SET EXERCISE — What is needed is the run of lines from the one containing "Continue the build123d" through the one containing "sheet tread with", echoed exactly, with both ends kept and nothing added.

Entries with model source code:
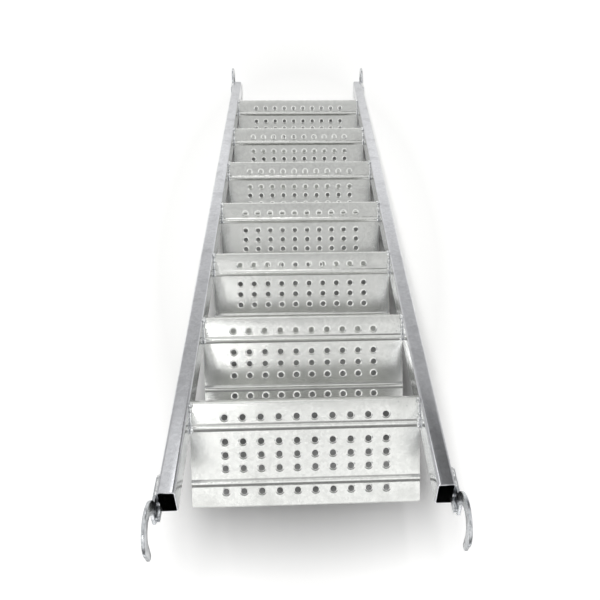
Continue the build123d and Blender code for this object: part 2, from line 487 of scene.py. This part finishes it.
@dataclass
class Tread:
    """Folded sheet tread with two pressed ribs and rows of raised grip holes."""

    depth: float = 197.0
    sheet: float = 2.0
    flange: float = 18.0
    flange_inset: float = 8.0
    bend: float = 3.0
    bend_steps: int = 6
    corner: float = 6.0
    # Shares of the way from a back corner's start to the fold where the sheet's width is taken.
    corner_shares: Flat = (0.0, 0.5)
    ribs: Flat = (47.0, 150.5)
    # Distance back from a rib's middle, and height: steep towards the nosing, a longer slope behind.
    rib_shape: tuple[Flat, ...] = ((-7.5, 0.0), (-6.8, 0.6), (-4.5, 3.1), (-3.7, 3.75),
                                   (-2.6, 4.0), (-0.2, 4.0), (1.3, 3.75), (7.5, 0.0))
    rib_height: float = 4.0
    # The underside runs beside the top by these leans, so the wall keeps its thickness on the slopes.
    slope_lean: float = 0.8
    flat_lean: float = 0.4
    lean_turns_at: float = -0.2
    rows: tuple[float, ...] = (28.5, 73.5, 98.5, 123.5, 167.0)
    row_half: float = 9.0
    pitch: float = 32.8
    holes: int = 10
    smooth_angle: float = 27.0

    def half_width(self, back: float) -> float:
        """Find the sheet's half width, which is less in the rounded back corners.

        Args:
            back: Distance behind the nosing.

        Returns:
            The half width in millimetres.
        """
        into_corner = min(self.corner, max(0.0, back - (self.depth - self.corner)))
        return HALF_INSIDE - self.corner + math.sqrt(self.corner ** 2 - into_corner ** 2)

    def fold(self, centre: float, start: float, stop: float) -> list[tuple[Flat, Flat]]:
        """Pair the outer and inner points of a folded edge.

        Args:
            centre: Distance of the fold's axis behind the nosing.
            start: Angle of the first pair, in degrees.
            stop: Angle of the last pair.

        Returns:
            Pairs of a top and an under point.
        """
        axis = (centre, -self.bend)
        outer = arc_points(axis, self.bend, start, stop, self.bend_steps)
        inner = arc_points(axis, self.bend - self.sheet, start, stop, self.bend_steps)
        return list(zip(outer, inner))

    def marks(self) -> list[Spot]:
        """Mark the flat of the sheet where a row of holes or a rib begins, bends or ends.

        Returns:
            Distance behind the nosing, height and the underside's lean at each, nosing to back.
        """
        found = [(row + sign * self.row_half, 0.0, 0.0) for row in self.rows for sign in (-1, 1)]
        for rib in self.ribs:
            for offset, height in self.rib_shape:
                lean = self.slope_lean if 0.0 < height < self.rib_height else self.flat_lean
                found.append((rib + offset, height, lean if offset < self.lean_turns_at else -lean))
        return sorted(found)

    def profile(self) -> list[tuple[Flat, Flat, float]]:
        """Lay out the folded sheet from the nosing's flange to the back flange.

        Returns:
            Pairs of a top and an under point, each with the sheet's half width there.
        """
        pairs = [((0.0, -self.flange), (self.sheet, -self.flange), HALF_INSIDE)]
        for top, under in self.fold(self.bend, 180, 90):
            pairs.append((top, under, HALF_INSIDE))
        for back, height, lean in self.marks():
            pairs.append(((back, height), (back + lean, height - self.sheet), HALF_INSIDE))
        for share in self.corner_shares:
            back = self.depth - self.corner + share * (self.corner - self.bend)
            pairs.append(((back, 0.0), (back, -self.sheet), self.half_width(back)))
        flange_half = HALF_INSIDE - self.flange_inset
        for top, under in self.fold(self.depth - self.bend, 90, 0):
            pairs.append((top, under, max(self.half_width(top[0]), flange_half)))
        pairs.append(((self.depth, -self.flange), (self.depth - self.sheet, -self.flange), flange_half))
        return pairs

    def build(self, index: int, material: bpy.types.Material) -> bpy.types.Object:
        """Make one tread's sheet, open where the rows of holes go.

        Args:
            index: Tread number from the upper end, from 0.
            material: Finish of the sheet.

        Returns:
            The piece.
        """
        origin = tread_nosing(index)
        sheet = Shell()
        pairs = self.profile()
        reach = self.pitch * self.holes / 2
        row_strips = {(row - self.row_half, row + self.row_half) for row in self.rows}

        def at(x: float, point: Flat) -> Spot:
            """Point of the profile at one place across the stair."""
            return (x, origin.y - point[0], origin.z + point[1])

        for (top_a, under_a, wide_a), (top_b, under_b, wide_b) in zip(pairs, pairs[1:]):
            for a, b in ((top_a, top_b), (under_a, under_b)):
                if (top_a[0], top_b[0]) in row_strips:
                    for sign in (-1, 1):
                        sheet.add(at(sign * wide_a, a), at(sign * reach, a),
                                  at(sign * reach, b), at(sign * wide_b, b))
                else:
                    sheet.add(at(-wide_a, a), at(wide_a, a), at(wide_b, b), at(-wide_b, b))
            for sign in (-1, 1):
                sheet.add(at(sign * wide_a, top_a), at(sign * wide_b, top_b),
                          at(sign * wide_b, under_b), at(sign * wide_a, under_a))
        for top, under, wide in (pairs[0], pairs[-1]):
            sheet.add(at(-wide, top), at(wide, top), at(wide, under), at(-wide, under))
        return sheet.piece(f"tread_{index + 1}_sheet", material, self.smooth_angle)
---
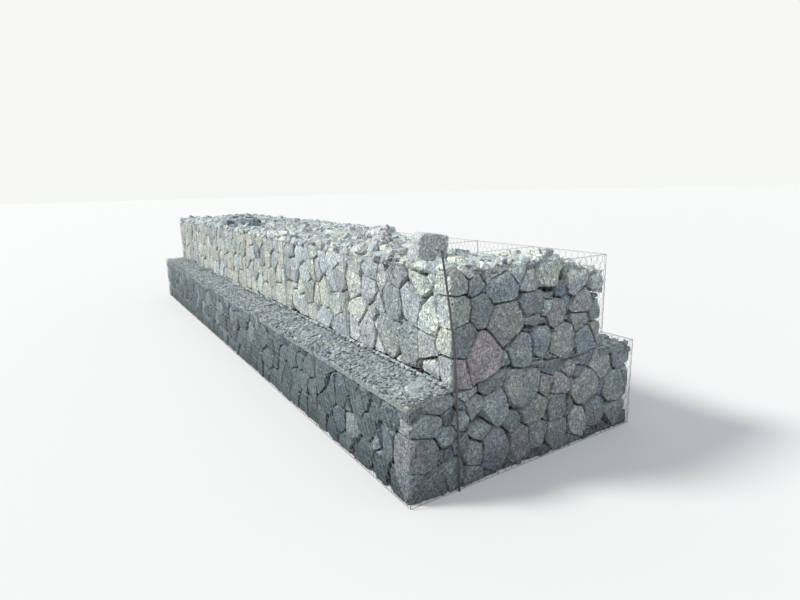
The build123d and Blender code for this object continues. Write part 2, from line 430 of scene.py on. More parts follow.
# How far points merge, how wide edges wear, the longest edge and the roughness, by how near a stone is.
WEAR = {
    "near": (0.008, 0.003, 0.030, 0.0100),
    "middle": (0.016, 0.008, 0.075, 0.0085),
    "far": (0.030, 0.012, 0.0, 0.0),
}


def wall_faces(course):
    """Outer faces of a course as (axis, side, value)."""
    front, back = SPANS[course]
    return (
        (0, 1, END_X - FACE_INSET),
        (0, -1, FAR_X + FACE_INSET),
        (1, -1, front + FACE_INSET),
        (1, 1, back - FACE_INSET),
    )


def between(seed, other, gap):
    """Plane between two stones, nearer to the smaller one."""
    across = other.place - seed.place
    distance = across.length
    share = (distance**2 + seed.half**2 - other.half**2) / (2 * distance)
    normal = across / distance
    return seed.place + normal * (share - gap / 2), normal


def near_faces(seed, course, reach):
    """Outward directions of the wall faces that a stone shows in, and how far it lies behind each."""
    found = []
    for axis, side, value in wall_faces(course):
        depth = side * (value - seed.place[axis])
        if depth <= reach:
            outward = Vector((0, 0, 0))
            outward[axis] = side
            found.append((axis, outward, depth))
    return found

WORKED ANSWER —
Continue the build123d and Blender code for this object: part 2, from line 487 of scene.py. This part finishes it.
@dataclass
class Tread:
    """Folded sheet tread with two pressed ribs and rows of raised grip holes."""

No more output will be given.